Ridley Scott avait déjà abordé les guerres napoléoniennes dans son premier long métrage, Les Duellistes (1977), et son Napoléon ne récupère pas le projet jamais abouti de Stanley Kubrick sur le sujet. Scott est un descendant de Kubrick par l’ambition de ses mises en scène. Il a par ailleurs réalisé beaucoup de reconstitutions historiques (Antiquité, Moyen Âge, Renaissance), Napoléon est pour lui un sujet naturel. La réalisation n’est pas clinquante, mais nourrie de réalisme, et elle ne pactise pas avec le format télévisuel, auquel le film est destiné, en ne donnant pas la part belle aux plans moyens. Napoléon est un vrai film de cinéma.

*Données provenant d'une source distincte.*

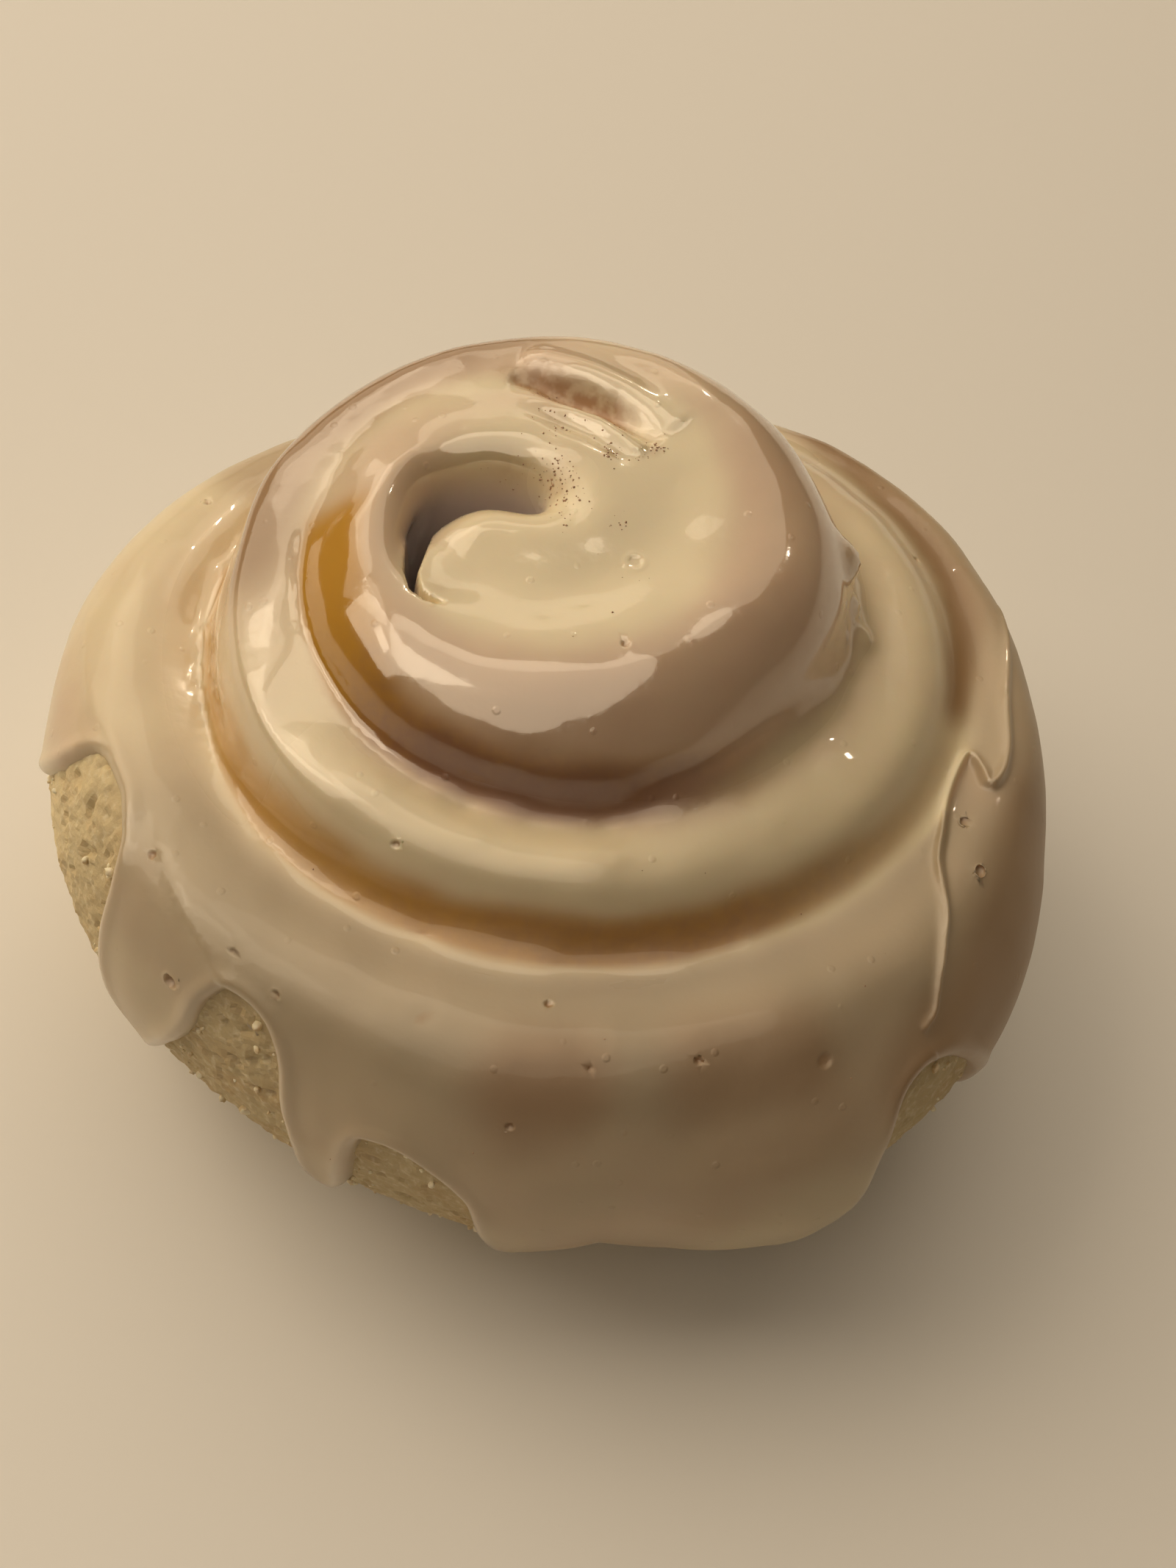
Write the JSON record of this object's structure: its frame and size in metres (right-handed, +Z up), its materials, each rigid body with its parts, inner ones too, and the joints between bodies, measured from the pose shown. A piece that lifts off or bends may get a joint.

Mais le bât blesse sur le montage, la construction et le rythme. Élaguer deux heures sur les quatre heures trente initiales du film, demande un bon coup de scalpel. Aussi, les coupes les plus franches sont parfois très artificielles et voyantes. Comme ce survol en trois ou quatre plans de la traumatisante retraite de Russie de 1812, enchaînée sur un cadrage de Napoléon assis dans un fauteuil à Fontainebleau : l’ellipse est maladroite. Plus d’un raccord laissent ainsi à désirer. Ils semblent résulter d’options commerciales obligées, finalement préjudiciables au film. Le même symptôme avait frappé La Porte du Paradis de Michael Cimino en 1979, dont les 3h40 ramenées à 2h20 en faisaient un film quelconque, alors que son intégralité est un chef-d’œuvre. Ridley Scott aimerait voir son film de 4h30 diffusé sur grand écran, c’est le plus grand mal qu’on lui (et qu'on nous) souhaite.

L'affiche de "Napoléon" de Ridley Scott (2023). (SONY PICTURES RELEASING FRANCE)

La fiche

Genre : Historique
Réalisateur : Ridley Scott
Acteurs : Joaquin Phoenix, Vanessa Kirby, Tahar Rahim, Ben Miles, Youssef Kerkour, Ruppert Everett, Mark Bonnar, Edward Eales-White
Pays : Grande-Bretagne
Durée : 2h39
Sortie : 22 novembre 2023
Distributeur : Sony Pictures Releasing France

Synopsis : Fresque spectaculaire, Napoléon s'attache à l'ascension et à la chute de l'Empereur Napoléon Bonaparte. Le film retrace la conquête acharnée du pouvoir par Bonaparte à travers le prisme de ses rapports passionnels et tourmentés avec Joséphine, le grand amour de sa vie.